### SUPPLIED DATA
__________________________________________________
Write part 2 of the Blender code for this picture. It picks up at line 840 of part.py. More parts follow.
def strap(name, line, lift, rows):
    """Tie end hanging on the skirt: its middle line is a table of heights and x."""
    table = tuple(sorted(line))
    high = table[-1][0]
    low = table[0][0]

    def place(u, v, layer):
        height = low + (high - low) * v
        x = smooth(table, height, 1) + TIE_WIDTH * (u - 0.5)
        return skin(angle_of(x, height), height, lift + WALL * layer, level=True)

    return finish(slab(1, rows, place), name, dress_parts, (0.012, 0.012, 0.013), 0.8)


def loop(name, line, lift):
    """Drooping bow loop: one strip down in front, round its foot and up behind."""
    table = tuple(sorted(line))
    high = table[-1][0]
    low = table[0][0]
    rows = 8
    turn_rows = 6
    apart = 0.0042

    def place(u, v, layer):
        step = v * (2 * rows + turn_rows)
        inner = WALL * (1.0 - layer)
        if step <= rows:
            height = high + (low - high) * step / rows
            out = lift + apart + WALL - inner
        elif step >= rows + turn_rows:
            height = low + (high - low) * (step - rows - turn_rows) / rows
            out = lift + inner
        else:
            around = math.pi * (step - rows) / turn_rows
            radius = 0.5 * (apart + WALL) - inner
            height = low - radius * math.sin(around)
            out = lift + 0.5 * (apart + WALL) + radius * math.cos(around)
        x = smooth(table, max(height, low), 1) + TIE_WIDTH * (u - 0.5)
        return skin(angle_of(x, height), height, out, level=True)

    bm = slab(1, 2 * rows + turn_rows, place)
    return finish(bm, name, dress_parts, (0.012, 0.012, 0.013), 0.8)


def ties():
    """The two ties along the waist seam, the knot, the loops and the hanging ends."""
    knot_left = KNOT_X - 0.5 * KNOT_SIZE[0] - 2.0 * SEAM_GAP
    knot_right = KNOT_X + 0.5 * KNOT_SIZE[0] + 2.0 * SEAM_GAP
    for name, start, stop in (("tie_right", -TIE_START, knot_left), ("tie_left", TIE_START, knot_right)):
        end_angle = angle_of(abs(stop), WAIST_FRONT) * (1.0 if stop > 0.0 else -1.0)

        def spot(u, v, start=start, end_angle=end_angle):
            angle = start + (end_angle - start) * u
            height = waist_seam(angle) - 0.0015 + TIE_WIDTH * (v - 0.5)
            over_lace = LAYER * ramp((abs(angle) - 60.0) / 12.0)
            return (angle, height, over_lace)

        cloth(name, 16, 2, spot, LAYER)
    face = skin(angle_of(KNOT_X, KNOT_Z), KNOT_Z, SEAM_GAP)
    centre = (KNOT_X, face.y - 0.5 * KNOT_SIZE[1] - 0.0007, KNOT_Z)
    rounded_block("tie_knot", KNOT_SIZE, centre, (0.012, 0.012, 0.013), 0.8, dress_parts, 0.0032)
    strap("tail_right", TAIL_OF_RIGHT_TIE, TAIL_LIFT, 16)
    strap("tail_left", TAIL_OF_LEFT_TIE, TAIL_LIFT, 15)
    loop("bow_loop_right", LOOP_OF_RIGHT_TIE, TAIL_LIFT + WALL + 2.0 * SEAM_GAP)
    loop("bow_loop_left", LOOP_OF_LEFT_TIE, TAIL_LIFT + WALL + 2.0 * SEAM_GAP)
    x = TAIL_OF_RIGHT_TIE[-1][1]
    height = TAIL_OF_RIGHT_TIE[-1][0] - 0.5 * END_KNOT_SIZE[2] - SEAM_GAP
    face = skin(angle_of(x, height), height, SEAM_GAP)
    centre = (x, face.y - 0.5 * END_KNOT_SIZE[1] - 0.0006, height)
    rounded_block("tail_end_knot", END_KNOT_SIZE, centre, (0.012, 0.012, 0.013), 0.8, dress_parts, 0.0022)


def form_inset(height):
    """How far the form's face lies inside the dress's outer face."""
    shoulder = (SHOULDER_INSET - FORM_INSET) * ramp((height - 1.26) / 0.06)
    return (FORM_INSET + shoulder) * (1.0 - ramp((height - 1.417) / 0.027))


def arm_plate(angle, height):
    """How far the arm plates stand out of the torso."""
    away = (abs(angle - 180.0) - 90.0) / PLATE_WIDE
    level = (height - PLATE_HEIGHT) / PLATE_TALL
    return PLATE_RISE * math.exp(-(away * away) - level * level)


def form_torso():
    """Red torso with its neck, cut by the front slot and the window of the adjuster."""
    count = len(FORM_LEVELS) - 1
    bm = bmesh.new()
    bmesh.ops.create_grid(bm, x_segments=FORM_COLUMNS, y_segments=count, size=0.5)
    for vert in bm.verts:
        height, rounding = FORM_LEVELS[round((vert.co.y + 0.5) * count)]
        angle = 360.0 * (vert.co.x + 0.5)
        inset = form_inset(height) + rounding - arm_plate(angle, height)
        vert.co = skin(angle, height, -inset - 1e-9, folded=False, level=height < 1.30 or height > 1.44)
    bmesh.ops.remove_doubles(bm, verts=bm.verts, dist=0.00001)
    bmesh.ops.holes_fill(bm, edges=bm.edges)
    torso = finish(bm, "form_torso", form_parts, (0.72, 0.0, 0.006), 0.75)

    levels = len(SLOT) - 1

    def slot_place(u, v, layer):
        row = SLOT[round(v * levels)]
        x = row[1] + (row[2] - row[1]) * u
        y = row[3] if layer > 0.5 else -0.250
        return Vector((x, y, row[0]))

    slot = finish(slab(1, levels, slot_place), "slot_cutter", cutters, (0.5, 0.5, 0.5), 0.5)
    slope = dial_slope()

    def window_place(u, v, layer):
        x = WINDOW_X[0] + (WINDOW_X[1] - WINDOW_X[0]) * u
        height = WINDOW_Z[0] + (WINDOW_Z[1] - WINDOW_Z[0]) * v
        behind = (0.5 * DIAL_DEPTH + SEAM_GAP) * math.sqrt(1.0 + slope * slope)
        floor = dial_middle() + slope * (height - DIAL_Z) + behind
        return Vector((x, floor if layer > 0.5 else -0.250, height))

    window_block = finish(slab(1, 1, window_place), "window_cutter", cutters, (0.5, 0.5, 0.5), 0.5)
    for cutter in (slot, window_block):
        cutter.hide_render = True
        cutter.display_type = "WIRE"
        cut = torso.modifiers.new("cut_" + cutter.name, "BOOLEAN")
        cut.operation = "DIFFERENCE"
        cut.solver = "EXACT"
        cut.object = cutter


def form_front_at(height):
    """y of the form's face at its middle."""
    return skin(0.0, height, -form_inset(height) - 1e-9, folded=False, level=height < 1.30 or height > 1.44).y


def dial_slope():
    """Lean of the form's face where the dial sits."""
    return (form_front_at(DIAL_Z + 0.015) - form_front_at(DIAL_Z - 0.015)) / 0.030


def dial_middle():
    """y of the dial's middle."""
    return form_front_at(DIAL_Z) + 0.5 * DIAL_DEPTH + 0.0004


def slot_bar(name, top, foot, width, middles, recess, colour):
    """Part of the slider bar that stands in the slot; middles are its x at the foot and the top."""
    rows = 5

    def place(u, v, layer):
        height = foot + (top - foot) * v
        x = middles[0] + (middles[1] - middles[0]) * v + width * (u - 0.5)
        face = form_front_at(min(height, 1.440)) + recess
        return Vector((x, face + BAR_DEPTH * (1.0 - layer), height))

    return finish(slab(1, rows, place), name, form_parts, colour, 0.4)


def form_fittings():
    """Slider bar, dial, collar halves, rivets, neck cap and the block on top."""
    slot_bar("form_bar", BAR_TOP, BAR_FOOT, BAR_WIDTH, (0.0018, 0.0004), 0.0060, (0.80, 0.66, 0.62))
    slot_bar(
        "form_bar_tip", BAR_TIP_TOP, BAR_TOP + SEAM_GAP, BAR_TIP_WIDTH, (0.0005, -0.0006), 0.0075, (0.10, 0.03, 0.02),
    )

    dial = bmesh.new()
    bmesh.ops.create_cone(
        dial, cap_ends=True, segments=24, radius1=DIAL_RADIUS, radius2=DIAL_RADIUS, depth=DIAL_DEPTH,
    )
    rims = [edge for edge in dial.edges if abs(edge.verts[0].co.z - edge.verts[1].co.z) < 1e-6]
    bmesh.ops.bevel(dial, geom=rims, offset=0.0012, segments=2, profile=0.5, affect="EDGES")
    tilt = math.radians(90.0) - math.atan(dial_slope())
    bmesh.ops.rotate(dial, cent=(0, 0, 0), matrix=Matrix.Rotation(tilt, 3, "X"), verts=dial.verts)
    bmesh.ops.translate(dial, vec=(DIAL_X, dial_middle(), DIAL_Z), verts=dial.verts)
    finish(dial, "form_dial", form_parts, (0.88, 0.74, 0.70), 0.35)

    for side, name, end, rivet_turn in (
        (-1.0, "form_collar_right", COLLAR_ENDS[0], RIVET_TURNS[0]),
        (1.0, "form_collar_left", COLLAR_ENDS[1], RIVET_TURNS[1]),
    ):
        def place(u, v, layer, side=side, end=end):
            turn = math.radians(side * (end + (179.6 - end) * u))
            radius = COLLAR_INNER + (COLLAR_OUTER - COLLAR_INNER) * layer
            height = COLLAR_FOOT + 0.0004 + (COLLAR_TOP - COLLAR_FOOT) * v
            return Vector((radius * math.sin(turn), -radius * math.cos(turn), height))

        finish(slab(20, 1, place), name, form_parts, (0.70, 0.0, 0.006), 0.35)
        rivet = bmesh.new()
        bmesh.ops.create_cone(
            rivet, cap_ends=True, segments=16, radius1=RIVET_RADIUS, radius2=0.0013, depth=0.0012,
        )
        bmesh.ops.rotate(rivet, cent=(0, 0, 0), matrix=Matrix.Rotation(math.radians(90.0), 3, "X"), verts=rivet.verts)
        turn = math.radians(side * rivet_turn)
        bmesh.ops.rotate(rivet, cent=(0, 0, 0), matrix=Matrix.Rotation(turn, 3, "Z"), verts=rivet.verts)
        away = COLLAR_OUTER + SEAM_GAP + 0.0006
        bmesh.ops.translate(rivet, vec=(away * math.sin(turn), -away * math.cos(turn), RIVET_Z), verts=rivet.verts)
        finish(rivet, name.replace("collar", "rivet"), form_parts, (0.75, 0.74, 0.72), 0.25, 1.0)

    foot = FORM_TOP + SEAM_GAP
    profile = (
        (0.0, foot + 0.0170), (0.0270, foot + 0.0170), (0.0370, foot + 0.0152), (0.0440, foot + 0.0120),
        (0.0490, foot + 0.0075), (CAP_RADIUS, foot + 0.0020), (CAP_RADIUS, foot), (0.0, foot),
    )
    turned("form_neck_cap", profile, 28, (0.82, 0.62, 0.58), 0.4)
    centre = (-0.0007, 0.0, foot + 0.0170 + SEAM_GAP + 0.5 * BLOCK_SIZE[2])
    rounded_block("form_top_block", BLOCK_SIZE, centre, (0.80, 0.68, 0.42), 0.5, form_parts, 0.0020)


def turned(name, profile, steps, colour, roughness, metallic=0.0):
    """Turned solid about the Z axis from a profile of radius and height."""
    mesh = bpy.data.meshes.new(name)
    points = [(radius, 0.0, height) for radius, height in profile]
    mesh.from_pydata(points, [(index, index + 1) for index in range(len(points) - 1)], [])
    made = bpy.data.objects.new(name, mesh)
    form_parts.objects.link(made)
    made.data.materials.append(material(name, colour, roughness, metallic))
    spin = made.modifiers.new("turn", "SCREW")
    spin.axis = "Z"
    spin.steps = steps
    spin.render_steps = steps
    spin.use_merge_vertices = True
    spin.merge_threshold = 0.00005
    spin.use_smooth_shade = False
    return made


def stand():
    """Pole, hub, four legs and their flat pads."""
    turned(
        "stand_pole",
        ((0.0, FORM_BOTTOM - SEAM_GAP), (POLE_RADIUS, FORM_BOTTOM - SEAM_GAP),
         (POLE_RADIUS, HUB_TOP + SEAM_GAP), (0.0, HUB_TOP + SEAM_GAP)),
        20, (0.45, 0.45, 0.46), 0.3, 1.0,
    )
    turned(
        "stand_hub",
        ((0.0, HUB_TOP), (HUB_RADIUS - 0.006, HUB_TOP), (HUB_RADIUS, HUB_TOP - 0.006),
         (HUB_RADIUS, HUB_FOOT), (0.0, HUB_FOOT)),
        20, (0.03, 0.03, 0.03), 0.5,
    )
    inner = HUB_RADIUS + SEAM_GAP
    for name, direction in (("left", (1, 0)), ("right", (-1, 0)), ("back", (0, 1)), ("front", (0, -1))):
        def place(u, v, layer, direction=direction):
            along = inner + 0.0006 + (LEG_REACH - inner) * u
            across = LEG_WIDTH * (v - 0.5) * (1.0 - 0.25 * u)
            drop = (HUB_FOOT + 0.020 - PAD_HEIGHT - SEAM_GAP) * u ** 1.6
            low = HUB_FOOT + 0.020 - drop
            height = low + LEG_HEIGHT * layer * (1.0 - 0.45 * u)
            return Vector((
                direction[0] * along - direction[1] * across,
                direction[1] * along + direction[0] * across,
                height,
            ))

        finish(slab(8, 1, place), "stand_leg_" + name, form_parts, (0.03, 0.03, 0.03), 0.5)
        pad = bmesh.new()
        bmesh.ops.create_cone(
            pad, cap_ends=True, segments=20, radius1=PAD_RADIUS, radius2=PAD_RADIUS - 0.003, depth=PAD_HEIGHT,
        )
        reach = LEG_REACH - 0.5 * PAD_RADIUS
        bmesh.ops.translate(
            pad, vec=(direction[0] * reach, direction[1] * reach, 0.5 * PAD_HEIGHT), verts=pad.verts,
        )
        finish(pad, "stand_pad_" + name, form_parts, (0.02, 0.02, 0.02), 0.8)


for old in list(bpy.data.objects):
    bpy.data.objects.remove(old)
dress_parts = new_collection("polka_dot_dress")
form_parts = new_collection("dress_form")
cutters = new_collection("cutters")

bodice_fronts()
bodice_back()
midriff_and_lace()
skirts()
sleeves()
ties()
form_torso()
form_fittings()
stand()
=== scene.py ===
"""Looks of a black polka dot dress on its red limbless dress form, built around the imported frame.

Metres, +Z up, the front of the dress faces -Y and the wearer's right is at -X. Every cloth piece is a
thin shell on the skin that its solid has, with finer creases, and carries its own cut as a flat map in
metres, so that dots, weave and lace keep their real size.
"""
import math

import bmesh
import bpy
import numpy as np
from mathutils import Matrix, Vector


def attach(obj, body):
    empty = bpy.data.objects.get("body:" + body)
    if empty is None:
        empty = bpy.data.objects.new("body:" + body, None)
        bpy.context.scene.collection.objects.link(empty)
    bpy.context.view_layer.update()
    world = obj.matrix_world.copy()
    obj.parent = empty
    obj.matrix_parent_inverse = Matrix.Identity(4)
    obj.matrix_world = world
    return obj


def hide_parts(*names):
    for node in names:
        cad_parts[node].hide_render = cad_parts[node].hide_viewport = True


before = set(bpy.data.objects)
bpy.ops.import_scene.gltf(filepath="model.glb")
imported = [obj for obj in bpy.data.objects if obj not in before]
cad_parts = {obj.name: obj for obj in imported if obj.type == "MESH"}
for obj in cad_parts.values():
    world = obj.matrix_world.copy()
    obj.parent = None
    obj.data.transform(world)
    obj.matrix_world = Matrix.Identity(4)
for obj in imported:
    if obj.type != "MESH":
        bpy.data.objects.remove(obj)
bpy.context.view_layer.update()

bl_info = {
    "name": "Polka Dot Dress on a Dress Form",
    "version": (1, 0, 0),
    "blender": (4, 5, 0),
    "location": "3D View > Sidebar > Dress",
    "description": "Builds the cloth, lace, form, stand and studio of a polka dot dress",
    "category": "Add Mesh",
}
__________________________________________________
### TASK DETAILS
Repeat these lines exactly and nothing more: the one containing "bodice_fronts()", the one containing "from mathutils import Matrix, Vector", and all the lines between.

### COMPLETED TASK
bodice_fronts()
bodice_back()
midriff_and_lace()
skirts()
sleeves()
ties()
form_torso()
form_fittings()
stand()
=== scene.py ===
"""Looks of a black polka dot dress on its red limbless dress form, built around the imported frame.

Metres, +Z up, the front of the dress faces -Y and the wearer's right is at -X. Every cloth piece is a
thin shell on the skin that its solid has, with finer creases, and carries its own cut as a flat map in
metres, so that dots, weave and lace keep their real size.
"""
import math

import bmesh
import bpy
import numpy as np
from mathutils import Matrix, Vector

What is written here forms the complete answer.